[Problem statement]
The records below are made of lines; count those holding the word "object" and give the number only.

[Entries]
## Start
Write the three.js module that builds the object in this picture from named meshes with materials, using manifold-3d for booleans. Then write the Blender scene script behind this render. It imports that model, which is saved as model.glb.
## End
## Start
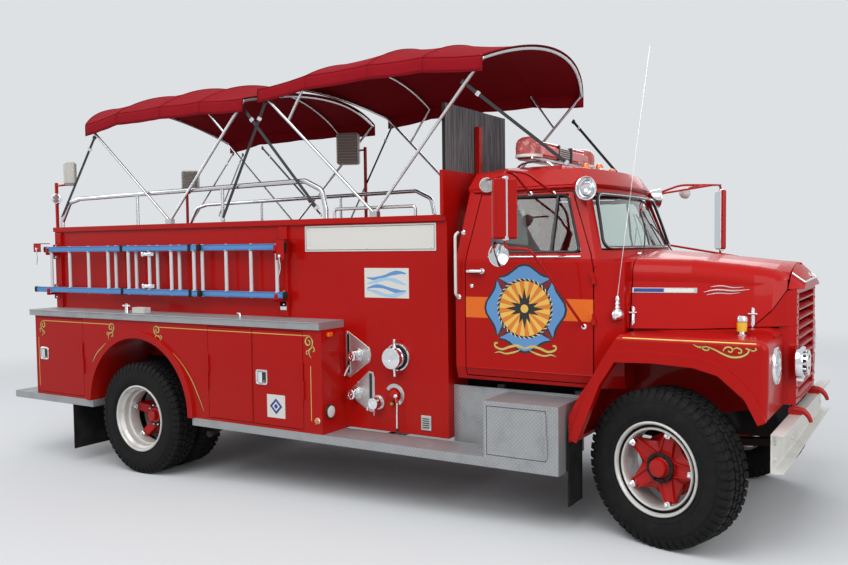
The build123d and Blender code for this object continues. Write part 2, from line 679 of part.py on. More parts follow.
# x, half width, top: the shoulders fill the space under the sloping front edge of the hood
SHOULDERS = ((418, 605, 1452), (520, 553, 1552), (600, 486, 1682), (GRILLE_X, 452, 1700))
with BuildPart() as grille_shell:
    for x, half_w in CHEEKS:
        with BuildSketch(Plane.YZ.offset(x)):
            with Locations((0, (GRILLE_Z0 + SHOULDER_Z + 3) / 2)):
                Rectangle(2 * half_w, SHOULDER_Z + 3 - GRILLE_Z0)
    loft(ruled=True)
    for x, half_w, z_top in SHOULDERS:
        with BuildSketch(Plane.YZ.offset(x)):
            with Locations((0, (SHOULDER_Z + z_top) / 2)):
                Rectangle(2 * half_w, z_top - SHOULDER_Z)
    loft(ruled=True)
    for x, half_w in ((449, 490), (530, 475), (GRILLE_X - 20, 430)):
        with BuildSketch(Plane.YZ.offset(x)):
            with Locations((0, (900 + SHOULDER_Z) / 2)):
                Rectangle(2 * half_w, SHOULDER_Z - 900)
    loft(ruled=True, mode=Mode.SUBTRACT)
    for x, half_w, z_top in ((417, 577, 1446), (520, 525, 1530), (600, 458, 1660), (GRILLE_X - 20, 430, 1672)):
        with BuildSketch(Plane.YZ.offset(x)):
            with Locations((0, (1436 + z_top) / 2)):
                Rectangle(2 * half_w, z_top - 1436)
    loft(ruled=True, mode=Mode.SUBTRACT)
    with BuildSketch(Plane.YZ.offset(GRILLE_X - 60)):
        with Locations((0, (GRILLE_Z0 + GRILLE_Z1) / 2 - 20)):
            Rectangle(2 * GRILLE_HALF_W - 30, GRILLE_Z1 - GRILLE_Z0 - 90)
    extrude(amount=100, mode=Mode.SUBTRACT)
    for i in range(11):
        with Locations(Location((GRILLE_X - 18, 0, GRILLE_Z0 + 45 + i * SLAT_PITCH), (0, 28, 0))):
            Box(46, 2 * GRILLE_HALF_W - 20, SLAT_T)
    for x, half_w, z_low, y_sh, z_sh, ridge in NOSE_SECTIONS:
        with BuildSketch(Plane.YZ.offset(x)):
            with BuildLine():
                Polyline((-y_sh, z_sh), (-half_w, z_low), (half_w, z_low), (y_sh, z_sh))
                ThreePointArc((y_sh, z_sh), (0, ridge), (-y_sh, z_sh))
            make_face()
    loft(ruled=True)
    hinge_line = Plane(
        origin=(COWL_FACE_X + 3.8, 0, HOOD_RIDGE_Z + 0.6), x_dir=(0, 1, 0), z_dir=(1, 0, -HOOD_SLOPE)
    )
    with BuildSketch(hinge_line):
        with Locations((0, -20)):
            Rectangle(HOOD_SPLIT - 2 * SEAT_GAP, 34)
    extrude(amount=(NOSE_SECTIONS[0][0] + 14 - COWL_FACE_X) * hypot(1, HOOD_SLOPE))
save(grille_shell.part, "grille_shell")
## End
[Full response]
2